The civil settlement covers 27 sites in eight counties and comes just a year after Chesapeake subsidiary Chesapeake Appalachia pleaded guilty to three criminal charges for similar violations of the Clean Water Act’s “dredge-and-fill” permit requirements.
Chesapeake, the nation’s second-largest natural gas producer, also agreed to implement what regulators called a “comprehensive plan” to follow federal and state water-protection laws in the future.
The deal, which is subject to court approval, was announced by the U.S. Department of Justice and the Environmental Protection Agency after first being filed in U.S. District Court in Wheeling.

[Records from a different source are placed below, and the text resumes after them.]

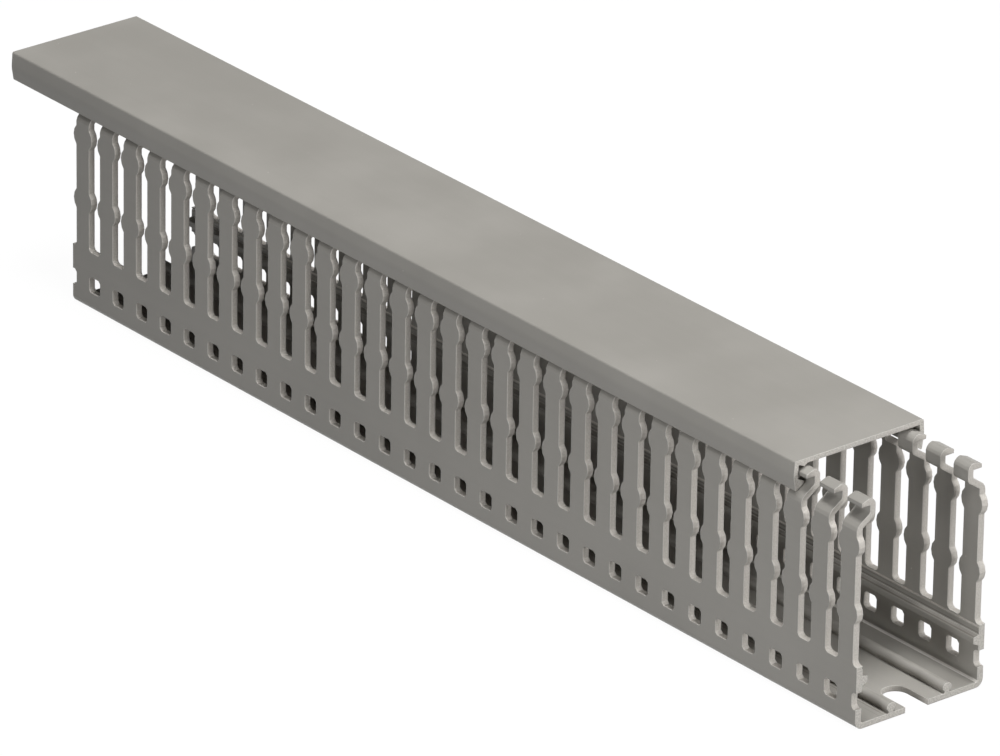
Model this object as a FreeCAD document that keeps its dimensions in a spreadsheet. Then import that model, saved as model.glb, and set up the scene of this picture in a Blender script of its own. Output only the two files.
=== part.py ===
import FreeCAD, Part
import math
import os
import Sketcher

# Slotted wiring duct, 40 x 60 mm class, with its press-on cover slid part of the way along.
# X runs along the duct, Y across it and Z up. The origin is the middle of the channel's underside.

os.makedirs("parts", exist_ok=True)
doc = FreeCAD.newDocument("slotted_wire_duct")

# Driving dimensions in millimetres
SIZES = (
    ("duct_width", 40.0, "outside to outside of the walls"),
    ("duct_height", 61.0, "underside of the channel to the top of the cover"),
    ("channel_length", 308.5, "cut length of the channel"),
    ("wall_thickness", 1.8, "side wall and finger"),
    ("floor_thickness", 1.5, "base of the channel"),
    ("outer_corner_radius", 2.2, "long lower edges, outside"),
    ("inner_corner_radius", 0.4, "long lower edges, inside"),
    ("fine_radius", 0.3, "small rounded edges of the extrusions"),
    ("finger_pitch", 10.0, "one finger and one slot"),
    ("slot_width", 4.7, "gap between two finger shafts"),
    ("slot_bottom", 16.5, "height where the finger slots start"),
    ("slot_corner_radius", 1.3, "lower corners of a slot"),
    ("low_catch_rise", 13.3, "middle of a finger's lower cable catch above the slot bottom"),
    ("catch_spacing", 17.6, "lower to upper cable catch"),
    ("catch_span", 5.3, "length of a cable catch along the finger"),
    ("catch_depth", 1.15, "how far a cable catch stands out of the finger"),
    ("hole_width", 4.6, "square hole in the lower wall, along the duct"),
    ("hole_height", 4.4, "square hole in the lower wall, upright"),
    ("hole_corner_radius", 1.2, "corner of a square hole"),
    ("hole_middle", 7.5, "height of the square holes' middle"),
    ("base_slot_width", 7.1, "mounting slot in the floor"),
    ("base_slot_length", 23.5, "mounting slot, end to end"),
    ("base_slot_pitch", 60.0, "mounting slot spacing"),
    ("base_slot_offset", 0.8, "mounting slot row off the middle, towards the front wall"),
    ("rib_spread", 17.5, "middle to middle of the two floor ribs"),
    ("rib_rise", 2.6, "floor rib above the floor"),
    ("rib_stem", 1.5, "floor rib below its bead"),
    ("rib_stem_rise", 0.5, "upright part of a floor rib under its bead"),
    ("rib_bead", 2.7, "bead along the top of a floor rib"),
    ("rib_top_radius", 1.2, "rounded top of a floor rib"),
    ("rail_low", 11.9, "lower edge of the rail inside each wall"),
    ("rail_height", 2.0, "rail from that edge to its top"),
    ("rail_depth", 1.6, "rail standing out of the wall"),
    ("rail_undercut", 0.8, "fall of the rail's underside back to the wall"),
    ("score_drop", 0.5, "break-off line inside, under the slot bottoms"),
    ("score_depth", 0.3, "depth of the break-off line"),
    ("slope_rise", 2.75, "climb of a finger's inward slope, outside"),
    ("slope_reach", 4.0, "inward run of that slope, outside"),
    ("slope_radius", 3.0, "outer bend where a finger turns inwards"),
    ("head_height", 3.85, "hooked head above the slope"),
    ("head_web", 1.6, "upright web of the hooked head"),
    ("web_foot_radius", 1.5, "inner bend from the slope to the web"),
    ("web_root_radius", 1.0, "outer bend from the slope to the web"),
    ("head_radius", 2.0, "inner top edge of the head"),
    ("hook_arm", 1.8, "thickness of the hook's outward arm"),
    ("hook_arm_reach", 2.6, "arm beyond the outer face of the web"),
    ("hook_fall", 0.8, "fall of the arm's top towards its tip"),
    ("hook_fall_run", 2.1, "length of that fall"),
    ("cover_length", 310.0, "cut length of the cover"),
    ("cover_slid", 25.0, "how far the cover is slid along as shown"),
    ("cover_thickness", 1.3, "cover plate"),
    ("cover_corner_radius", 0.5, "long upper edges of the cover"),
    ("head_clearance", 0.75, "cover plate above the hooked heads"),
    ("skirt_thickness", 1.25, "cover skirt"),
    ("skirt_bulge", 0.3, "outward bow of a skirt"),
    ("skirt_bow_radius", 8.0, "softness of that bow"),
    ("skirt_foot_inset", 0.35, "rounded foot of a skirt, inwards of the walls"),
    ("lip_reach", 1.7, "retaining lip inwards from the skirt"),
    ("lip_height", 0.75, "nose of the retaining lip"),
    ("lip_slope", 0.7, "rise from that nose back to the skirt"),
    ("slope_clearance", 0.3, "retaining lip above the fingers' slope, measured square to it"),
    ("rub_rib_depth", 0.7, "small rib under the cover plate, along the front heads"),
    ("rub_rib_inset", 2.95, "edge of that rib from the outer face"),
    ("rub_rib_steep", 0.85, "run of that rib's inner flank"),
    ("rub_rib_gentle", 1.4, "run of that rib's outer flank"),
)

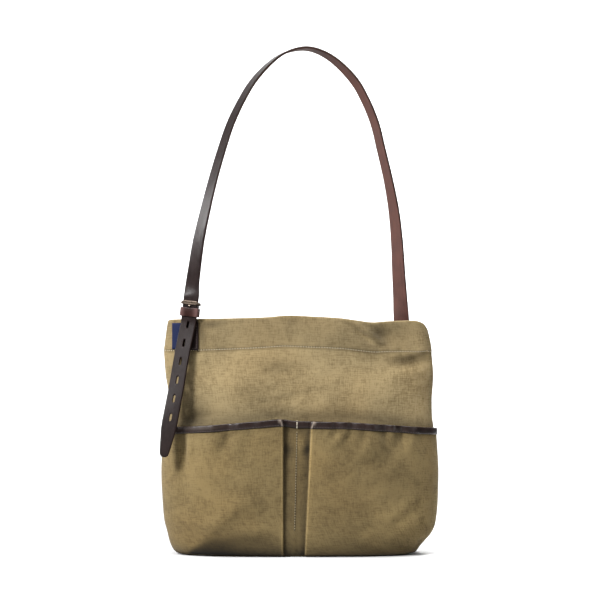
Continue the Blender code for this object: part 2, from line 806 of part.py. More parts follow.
def slotted_tab(stations, slots, material):
    """Ribbon whose slot runs on over several stations."""
    half = CHAPE_THICKNESS / 2.0
    points = []
    for centre, width, face, half_width in stations:
        slot = CHAPE_SLOT_WIDTH / 2.0
        for side, level in ((-half_width, half), (-slot, half), (slot, half), (half_width, half),
                            (half_width, -half), (slot, -half), (-slot, -half), (-half_width, -half)):
            points.append(centre + width * side + face * level)
    count = 8
    faces = []
    for i in range(len(stations) - 1):
        a = i * count
        b = a + count
        for j in range(count):
            k = (j + 1) % count
            if i in slots and j in (1, 5):
                continue
            faces.append((a + j, a + k, b + k, b + j))
        if i in slots:
            faces.append((a + 1, a + 6, b + 6, b + 1))
            faces.append((a + 2, b + 2, b + 5, a + 5))
            if i - 1 not in slots:
                faces.append((a + 1, a + 2, a + 5, a + 6))
            if i + 1 not in slots:
                faces.append((b + 1, b + 6, b + 5, b + 2))
    for base in (0, (len(stations) - 1) * count):
        for ids in ((0, 1, 6, 7), (1, 2, 5, 6), (2, 3, 4, 5)):
            faces.append(tuple(base + i for i in ids))
    return add_body("chape", points, faces, material)


def build_keeper(material):
    """Leather loop round the strap and the tab's front ply."""
    frame = buckle_origin()
    front = STRAP_THICKNESS / 2.0 + EASE
    rear = front_ply_depth() - CHAPE_THICKNESS / 2.0 - EASE
    side = STRAP_WIDTH / 2.0 + EASE
    corner = 0.0008
    inner = []
    outer = []
    for sx, sd in ((1, 1), (-1, 1), (-1, -1), (1, -1)):
        depth = front if sd > 0 else rear
        start = math.atan2(sd, sx) - math.pi / 4.0
        for k in range(4):
            angle = start + math.pi / 2.0 * k / 3
            reach = corner + KEEPER_LEATHER
            centre_side = sx * (side - corner)
            centre_depth = depth - sd * corner
            inner.append((centre_side + corner * math.cos(angle), centre_depth + corner * math.sin(angle)))
            outer.append((centre_side + reach * math.cos(angle), centre_depth + reach * math.sin(angle)))
    points = []
    rises = (KEEPER_TOP, KEEPER_TOP - KEEPER_HEIGHT)
    bevel = 0.0004
    rings = (
        # rise, shrink of the outer face
        (rises[0], bevel),
        (rises[0] - bevel, 0.0),
        (rises[1] + bevel, 0.0),
        (rises[1], bevel),
    )
    for rise, shrink in rings:
        share = 1.0 - shrink / KEEPER_LEATHER
        for (x0, d0), (x1, d1) in zip(inner, outer):
            points.append(local_point(frame, x0 + (x1 - x0) * share, d0 + (d1 - d0) * share, rise))
    for rise in (rises[1], rises[0]):
        points += [local_point(frame, x, d, rise) for x, d in inner]
    return add_body("keeper", points, tube_faces(6, len(inner), closed=True), material)


def frame_profile(height, thick, groove, is_bar=False):
    """Upright section of the frame's metal as (out, up) pairs; the hinge bar is round."""
    h = height / 2.0
    t = thick / 2.0
    pairs = (
        (t * 0.4, h), (t, h * 0.72), (t, h * 0.28), (t - groove, 0.0), (t, -h * 0.28),
        (t, -h * 0.72), (t * 0.4, -h), (-t * 0.4, -h), (-t, -h * 0.6), (-t, h * 0.6), (-t * 0.4, h),
    )
    if not is_bar:
        return pairs
    return [(out * h / math.hypot(out, lift), lift * h / math.hypot(out, lift)) for out, lift in pairs]


def build_frame(material):
    """Metal frame round the strap: grooved front bar, pointed sides and a round hinge bar."""
    frame = buckle_origin()
    bar_depth, bar_rise = bar_centre()
    right = [list(row) for row in FRAME_ROWS]
    right[-1][1] = bar_depth
    right[-1][2] = bar_rise
    right.append([0.0050, bar_depth, bar_rise, 2.0 * BAR_RADIUS, 2.0 * BAR_RADIUS])
    left = [[-row[0]] + row[1:] for row in reversed(right)]
    rows = right + left[:-1]
    if rows[0][0] == 0.0:
        rows = rows[1:]
    count = len(rows)
    points = []
    for i, (side, depth, rise, height, thick) in enumerate(rows):
        before = rows[i - 1]
        after = rows[(i + 1) % count]
        run = unit(np.array((after[0] - before[0], after[1] - before[1])))
        out_side = -run[1]
        out_depth = run[0]
        groove = 0.0007 if depth > 0.0026 else 0.0
        if np.dot((side, depth - bar_depth / 2.0), (out_side, out_depth)) < 0.0:
            out_side = -out_side
            out_depth = -out_depth
        is_bar = abs(depth - bar_depth) < 1e-9
        for out, lift in frame_profile(height, thick, groove, is_bar):
            points.append(local_point(frame, side + out_side * out, depth + out_depth * out, rise + lift))
    size = len(frame_profile(1.0, 1.0, 0.0))
    return add_body("buckle_frame", points, tube_faces(count, size, closed=True), material)


def build_prong(material):
    """Tongue hooked round the hinge bar and lying through the slot to the front bar."""
    frame = buckle_origin()
    bar_depth, bar_rise = bar_centre()
    radius = BAR_RADIUS + GAP + PRONG_THICKNESS / 2.0
    line = []
    for degrees in (60, 90, 120, 150, 180, 210, 240, 270):
        angle = math.radians(degrees)
        line.append((bar_depth + radius * math.cos(angle), bar_rise + radius * math.sin(angle)))
    line += [(-0.0030, 0.0), (0.0, 0.0), (0.0020, 0.0), (0.0040, 0.0), (0.0046, 0.0002)]
    half_side = PRONG_WIDTH / 2.0
    half = PRONG_THICKNESS / 2.0
    points = []
    for i, (depth, rise) in enumerate(line):
        before = np.array(line[max(i - 1, 0)])
        after = np.array(line[min(i + 1, len(line) - 1)])
        run = unit(after - before)
        out = np.array((run[1], -run[0]))
        for side, level in ((-1.0, 0.5), (-0.5, 1.0), (0.5, 1.0), (1.0, 0.5),
                            (1.0, -0.5), (0.5, -1.0), (-0.5, -1.0), (-1.0, -0.5)):
            offset = out * level * half
            points.append(local_point(frame, side * half_side, depth + offset[0], rise + offset[1]))
    count = 8
    faces = tube_faces(len(line), count)
    last = (len(line) - 1) * count
    faces.append(tuple(range(count)))
    faces.append(tuple(range(last, last + count)))
    return add_body("buckle_prong", points, faces, material)


def build_label(material):
    """Small flat tab on the hem beside the leather tab."""
    step = math.pi / SIDE_STEPS
    rings = []
    for up in (HEM_UP + 0.005, 1.80, 1.90, 1.945):
        edge = turn_at(up, LABEL_EDGE)
        turns = [3.0 * step, 4.0 * step, edge]
        outer = []
        inner = []
        for turn in turns:
            base = facet_point(up, turn)
            normal = plan_normal(up, turn)
            out = np.array((normal[0], normal[1], 0.0))
            inner.append(base + out * (GAP + EASE))
            outer.append(base + out * (GAP + EASE + LABEL_THICKNESS))
        rings.append(outer + list(reversed(inner)))
    count = len(rings[0])
    points = [p for ring in rings for p in ring]
    faces = tube_faces(len(rings), count)
    top = (len(rings) - 1) * count
    for base in (0, top):
        faces.append((base, base + 1, base + 4, base + 5))
        faces.append((base + 1, base + 2, base + 3, base + 4))
    return add_body("label", points, faces, material, smooth=False)


def main():
    clear_scene()
    canvas = make_material("canvas", (0.30, 0.235, 0.13), 0.9)
    pocket_canvas = make_material("pocket_canvas", (0.28, 0.215, 0.12), 0.9)
    dark_leather = make_material("leather_dark", (0.045, 0.026, 0.020), 0.45)
    binding_leather = make_material("leather_binding", (0.040, 0.022, 0.018), 0.4)
    tab_leather = make_material("leather_tab", (0.040, 0.022, 0.018), 0.5)
    brown_leather = make_material("leather_brown", (0.13, 0.05, 0.035), 0.45)
    label_cloth = make_material("label", (0.012, 0.02, 0.10), 0.7)
    metal = make_material("metal", (0.42, 0.33, 0.24), 0.3, 1.0)
    prong_metal = make_material("metal_prong", (0.45, 0.36, 0.27), 0.3, 1.0)
    build_sack(canvas)
    build_panel(pocket_canvas)
    build_binding(binding_leather)
    build_label(label_cloth)
    build_chape(tab_leather)
    build_frame(metal)
    build_prong(prong_metal)
    build_keeper(brown_leather)
    build_strap(dark_leather)


main()
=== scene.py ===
import math

import bmesh
import bpy
import numpy as np
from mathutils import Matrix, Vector, noise


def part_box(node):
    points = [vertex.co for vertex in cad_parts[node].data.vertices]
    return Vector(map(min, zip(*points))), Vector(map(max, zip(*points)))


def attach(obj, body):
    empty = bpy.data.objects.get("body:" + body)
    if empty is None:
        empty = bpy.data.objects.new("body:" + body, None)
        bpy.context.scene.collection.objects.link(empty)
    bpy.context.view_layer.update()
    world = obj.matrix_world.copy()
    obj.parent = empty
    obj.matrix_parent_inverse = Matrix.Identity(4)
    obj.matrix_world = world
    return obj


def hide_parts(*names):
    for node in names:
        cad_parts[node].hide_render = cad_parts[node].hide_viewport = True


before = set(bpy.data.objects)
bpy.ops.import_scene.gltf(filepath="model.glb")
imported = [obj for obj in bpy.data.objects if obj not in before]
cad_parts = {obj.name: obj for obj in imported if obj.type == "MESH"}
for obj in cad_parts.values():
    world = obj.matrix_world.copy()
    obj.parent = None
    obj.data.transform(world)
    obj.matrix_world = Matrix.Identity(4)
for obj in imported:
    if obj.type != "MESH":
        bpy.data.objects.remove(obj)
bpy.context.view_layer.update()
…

“With this agreement, Chesapeake is taking important steps to comply with state and federal laws that are essential to protecting the integrity of the nation’s waters, wetlands and streams,” said Robert G. Dreher, acting assistant attorney general for environment and natural resources.
EPA Regional Administrator Shawn Garvin said the case “sends a clear message that [the] EPA and other federal and state regulatory agencies will do what is necessary to ensure compliance with the Clean Water Act and to protect these valuable resources and the health of our communities.”
Gordon Pennoyer, a spokesman for Oklahoma City-based Chesapeake, called the settlement a “key milestone in the settlement process to resolve federal and state claims relating to surface construction activities that occurred in West Virginia prior to November 2010.
“The company is fully committed to regulatory compliance and is working with the Environmental Protection Agency, Army Corps of Engineers and West Virginia Department of Environmental Protection to restore the impacted sites,” Pennoyer said in an email message.